Election night results suggest San Francisco’s political shift—not fully to the right, but certainly right-adjacent to the more liberal, progressive wing of the Democratic Party—is in full swing.
The moderate camp of city politics appears to be on the verge of keeping all of Mayor London Breed’s appointees on the school board, retaining one member on the Board of Supervisors and potentially adding another, while also passing one notable ballot measure—Prop. J, the battle to keep JFK Drive car-free. Breed and her supporters are keeping their fingers crossed for Prop. D, a measure aimed at streamlining housing production.
One question being asked in the hot-take time machine that is the present is whether the mayor can capitalize on the gains from Tuesday’s election.
The short answer: Kinda?
Breed, who will have another year tacked onto her mayoral term before running for reelection in 2024 thanks to the passage of Prop. H, saw three of her preferred candidates—two of whom she appointed—take early leads Tuesday: District Attorney Brooke Jenkins (likely to win), Supervisor Matt Dorsey (likely to win) and supervisor candidate Joel Engardio (too close to call).
A Jenkins victory would solidify the mayor’s preference for a tough-on-crime prosecutor—or at least someone tougher than Chesa Boudin—who can partner with a no-longer hibernating police department when it comes to dealing with open-air drug markets.
How soon residents can expect progress in making the city’s downtown core safer, or at least appear safer, remains to be seen. But with the mayor’s office, police and the city’s top prosecutor all on the same page, the possibility for improvement sooner than later exists.
In an interview Tuesday afternoon, Mayor Breed suggested that victories for her preferred candidates would speak less to voters signing off on her goals and more about residents’ basic desire to live in a functional city.
“It’s not about my mandate; it’s about what people in San Francisco want,” Breed said. “They want to be safe. They want transportation to work. They want housing to be affordable. They want our schools to function and work for our kids. They want teachers to get paid.”
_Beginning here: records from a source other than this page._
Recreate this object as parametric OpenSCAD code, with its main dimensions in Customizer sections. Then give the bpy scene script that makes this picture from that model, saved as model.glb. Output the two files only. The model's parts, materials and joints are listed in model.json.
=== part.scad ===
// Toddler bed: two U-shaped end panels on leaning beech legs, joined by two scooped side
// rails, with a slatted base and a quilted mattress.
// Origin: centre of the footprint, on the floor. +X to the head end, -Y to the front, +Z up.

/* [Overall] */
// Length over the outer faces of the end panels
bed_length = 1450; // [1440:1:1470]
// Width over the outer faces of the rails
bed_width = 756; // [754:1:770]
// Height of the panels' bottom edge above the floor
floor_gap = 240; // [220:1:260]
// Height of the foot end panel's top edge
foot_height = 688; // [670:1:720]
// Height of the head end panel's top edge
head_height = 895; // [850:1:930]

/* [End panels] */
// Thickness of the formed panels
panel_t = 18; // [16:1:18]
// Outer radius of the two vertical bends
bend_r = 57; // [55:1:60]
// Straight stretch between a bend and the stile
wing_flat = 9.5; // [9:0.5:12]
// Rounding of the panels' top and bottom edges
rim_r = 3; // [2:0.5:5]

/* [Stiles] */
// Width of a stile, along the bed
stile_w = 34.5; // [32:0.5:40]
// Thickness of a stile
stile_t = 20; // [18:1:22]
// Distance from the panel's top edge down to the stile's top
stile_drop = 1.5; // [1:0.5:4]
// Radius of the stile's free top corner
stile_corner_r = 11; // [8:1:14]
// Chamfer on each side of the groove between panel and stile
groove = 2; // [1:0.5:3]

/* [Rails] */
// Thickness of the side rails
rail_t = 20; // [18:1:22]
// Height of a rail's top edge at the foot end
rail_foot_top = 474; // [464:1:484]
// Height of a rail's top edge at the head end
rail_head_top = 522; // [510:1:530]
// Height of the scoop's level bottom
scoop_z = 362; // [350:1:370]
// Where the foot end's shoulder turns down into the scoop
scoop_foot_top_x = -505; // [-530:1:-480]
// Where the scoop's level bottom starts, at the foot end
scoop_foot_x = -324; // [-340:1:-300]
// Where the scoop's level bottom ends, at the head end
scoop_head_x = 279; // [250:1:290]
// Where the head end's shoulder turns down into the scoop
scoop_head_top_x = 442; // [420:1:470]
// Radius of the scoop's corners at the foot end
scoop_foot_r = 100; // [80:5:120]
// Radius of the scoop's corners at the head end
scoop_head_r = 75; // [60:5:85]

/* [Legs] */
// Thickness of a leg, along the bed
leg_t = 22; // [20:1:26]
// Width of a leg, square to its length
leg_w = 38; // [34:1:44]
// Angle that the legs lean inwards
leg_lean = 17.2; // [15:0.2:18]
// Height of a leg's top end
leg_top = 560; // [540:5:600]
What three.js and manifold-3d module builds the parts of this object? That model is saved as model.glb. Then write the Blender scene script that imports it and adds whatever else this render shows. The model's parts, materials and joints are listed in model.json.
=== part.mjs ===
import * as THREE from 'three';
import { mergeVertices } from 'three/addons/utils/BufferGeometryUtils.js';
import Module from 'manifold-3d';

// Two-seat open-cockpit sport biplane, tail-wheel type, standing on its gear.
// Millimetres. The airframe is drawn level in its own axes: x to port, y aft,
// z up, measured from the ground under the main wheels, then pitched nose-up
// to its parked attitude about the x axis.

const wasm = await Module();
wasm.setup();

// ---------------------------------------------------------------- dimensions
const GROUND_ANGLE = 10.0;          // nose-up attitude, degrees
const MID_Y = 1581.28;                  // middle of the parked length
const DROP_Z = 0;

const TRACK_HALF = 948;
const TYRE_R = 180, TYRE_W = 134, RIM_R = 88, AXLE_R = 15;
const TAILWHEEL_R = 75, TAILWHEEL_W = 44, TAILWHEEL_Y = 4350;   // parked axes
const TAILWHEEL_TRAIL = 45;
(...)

All three of Breed’s appointees to the San Francisco Unified School District—following a recall election in February—appear poised to hold on to their jobs, which combined with a victory for appointed community college trustee Murrell Green at City College of San Francisco would make the mayor a perfect six-for-six—assuming, of course, Engardio holds on to his slim lead in D4.
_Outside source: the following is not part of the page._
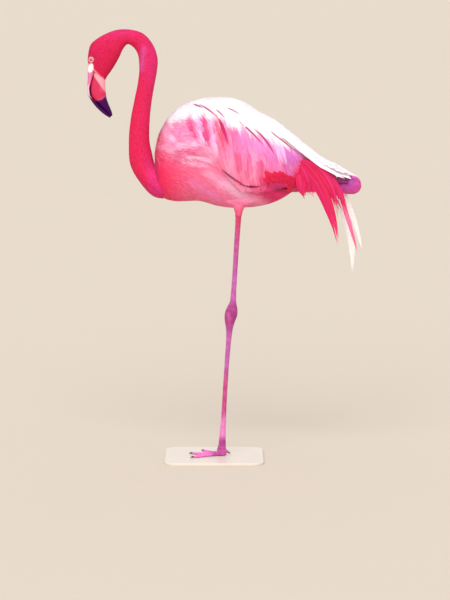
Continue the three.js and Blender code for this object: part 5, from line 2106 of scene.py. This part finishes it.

As for getting a jet-fuel injection into her legislative agenda, Mayor Breed may still find that a tough sell. Even if Engardio gets elected, progressives still hold a relatively firm 6-5 majority. However, the mayor can still potentially pick off a couple of swing votes depending on the issue in front of the board.
Supervisor Aaron Peskin, a progressive who has made compromise agreements with Breed on issues from reforming trash-hauler Recology to police surveillance, suggested that any talk of a consolidation of power for the mayor—or really just a change in the status quo—is overblown.
“This Board of Supervisors rarely gets in the mayor’s way, and this mayor rarely gets in the board’s way,” he said. “This is not a board that is hostile to the executive branch. I don’t think [Tuesday’s election results] make a rat’s difference.”
Prop. D, which was backed by the mayor, was too close to call early Tuesday night, so housing issues, in particular, will not get any easier despite a new board makeup. Even if Engardio had been around to join the mayor’s board allies for the controversial vote on the Stevenson Street project, it still would have died by a 7-4 vote.
One of Breed’s top priorities going into next year—perhaps only second to public safety—will be coming up with an actual solution to the coming commercial real estate collapse.
Massive layoffs in the tech sector—Elon Musk annihilated Twitter’s workforce last week after taking over as CEO, and Salesforce announced its own wave of layoffs Tuesday—are only exacerbating fears over grim tax revenue due to the abandonment of in-office work by many companies.
“You could have 11 supervisors and the mayor all on the same page about reinvigorating the downtown core, but that’s not going to get [Salesforce CEO] Marc Benioff to change the behavior of his employees,” Peskin said.
A major concern is that the economic worst is still to come.
If more layoffs occur and a new wave of tech companies looks for greener pastures in, say, the deserts of Texas, San Francisco’s economy could truly crash through the floor. Any consolidation of power to be had between now and then would put the person in charge in the crosshairs of an even angrier electorate.